What is a 1031 - Like Kind Exchange?

A 1031 - Like-Kind Exchange is a tax deferred exchange transaction under section 1031 of the Internal Revenue Code. This section allows for the sale of certain types of real and personal property with the deferral of payment of capital gains tax at that point. The key is the language in the code which states: "No gain or loss shall be recognized on the exchange of property held for productive use in a trade or business or for investment purposes if such property is exchanged solely for property of a like-kind which is to be held for either productive use in trade or business or for investment purposes." This means that you must chose replacement property which is "like-kind" and you (the investor) cannot receive any "boot" (cash or other benefits) at the closing.

What is an "Exchanger?

An "Exchanger" is the investor in the exchange transaction. The Exchanger will be both selling the "Relinquished Property" and acquiring the "Replacement Property."

What is a "Qualified Intermediary?

A "Qualified Intermediary" is a party to a "deferred" or a "reverse" exchange transaction. The selection of a Qualified Intermediary is an essential part of the transaction.. It is extremely important that the Qualified Intermediary be familiar with the requirements of the 1031 process and the pitfalls that may be faced. The security of the proceeds are of the utmost concern. A good Qualified Intermediary will be experienced in 1031 transactions and have the financial resources and backing to be there when you need them.

How can a 1031 work to my benefit?

Under section 1031 you may be able to sell property and replace it with property of "like kind" without having to pay tax on the gain. This can be extremely beneficial by allowing the leveraging of all of your gain in a real estate transaction. This means that all of your gain may be used in the purchase of the replacement property.

What is a "Delayed Exchange?

A "Delayed Exchange" means that the relinquished property will be disposed of with some delay between that event and the acquisition of the replacement property. This period of time between the original sale and the acquisition of the replacement property is subject to strict rules imposed by the Internal Revenue Service. If the rules are not followed the "exchange will fail and the tax will not be deferred.

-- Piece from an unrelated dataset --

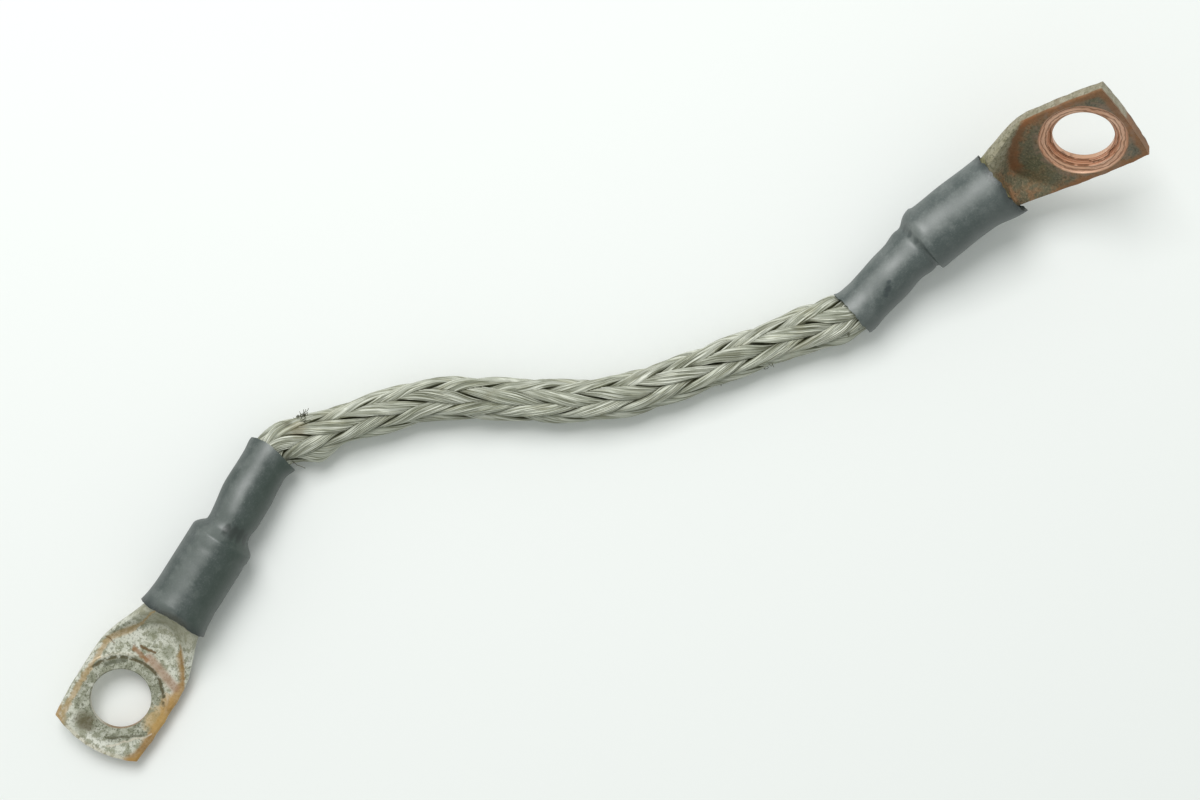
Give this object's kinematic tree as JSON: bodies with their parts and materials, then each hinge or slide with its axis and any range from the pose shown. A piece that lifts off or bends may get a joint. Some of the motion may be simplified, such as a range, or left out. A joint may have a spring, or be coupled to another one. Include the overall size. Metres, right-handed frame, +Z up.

What are the time limits in a delayed exchange transaction?

Upon the sale of the relinquished property the exchanger will, generally have forty five (45) days to identify potential replacement property and one hundred eighty (180) days to complete the exchange transaction. Both of these time limits are from the date of the sale of the relinquished property. These are not all of the time rules involved in the delayed exchange transaction. We will be happy to discuss these requirements with you.

Can the exchanger hold the proceeds during the delayed period?

No, the exchanger cannot hold the funds during the delayed period. The exchanger also cannot be in constructive receipt of those funds. The proceeds of the sale of the relinquished property will be parked with a "Qualified Intermediary" until the acquisition of the replacement property.